Welcome to ITALIAN 190. Please relax, be ready to learn, eat and share with you family and friends what you have learned!  Buon Appettito!!!

About:

In this course, we will employ a multidisciplinary approach to analyze the impact of food production and consumption practices in the individual and the global ecosystem.  We will begin our exploration of the subject matter with a comparative analysis of two texts: Leonardo Da Vinci’s Regimen Sanitatis, a prescriptive guideline to healthy living written by the renaissance master in 1515, and the US Department of Agriculture’s Food Pyramid, a dietary guideline that has gone through several iterations since it was introduced to the American people for the first time in 1980.  We will survey a sample of Italian films and literary works that illustrate the impact that Italian culinary arts excerpts in the individual and how the nexus between food and national identity gave rise to the “Slow Food Movement” a grass roots movement founded in 1989 to promote the preservation of local and organic food traditions to counteract the proliferation of low-quality, transnational fast food chains in Europe.
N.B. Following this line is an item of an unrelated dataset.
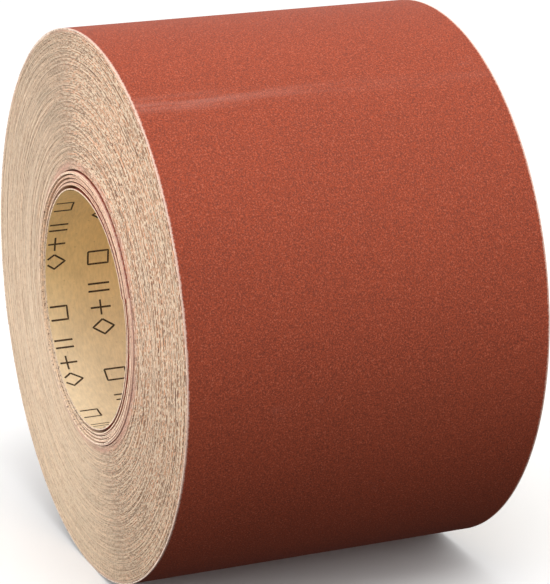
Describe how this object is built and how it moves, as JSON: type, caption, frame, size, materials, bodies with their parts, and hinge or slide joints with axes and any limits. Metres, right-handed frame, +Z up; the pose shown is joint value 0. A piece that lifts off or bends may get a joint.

Students will be engaged both in group, and individual projects, assignments and excursions. The course includes a community-engaged learning module designed to expose students to the Emory University’s sustainability network of Farmer’s Markets, local vendors and vegetable gardens. A Laboratory component consisting of two cooking classes will provide students with an opportunity to integrate and practice sustainable and healthy eating practices in their everyday life and enable them to enjoy the pleasures of great food while developing an ecological consciousness.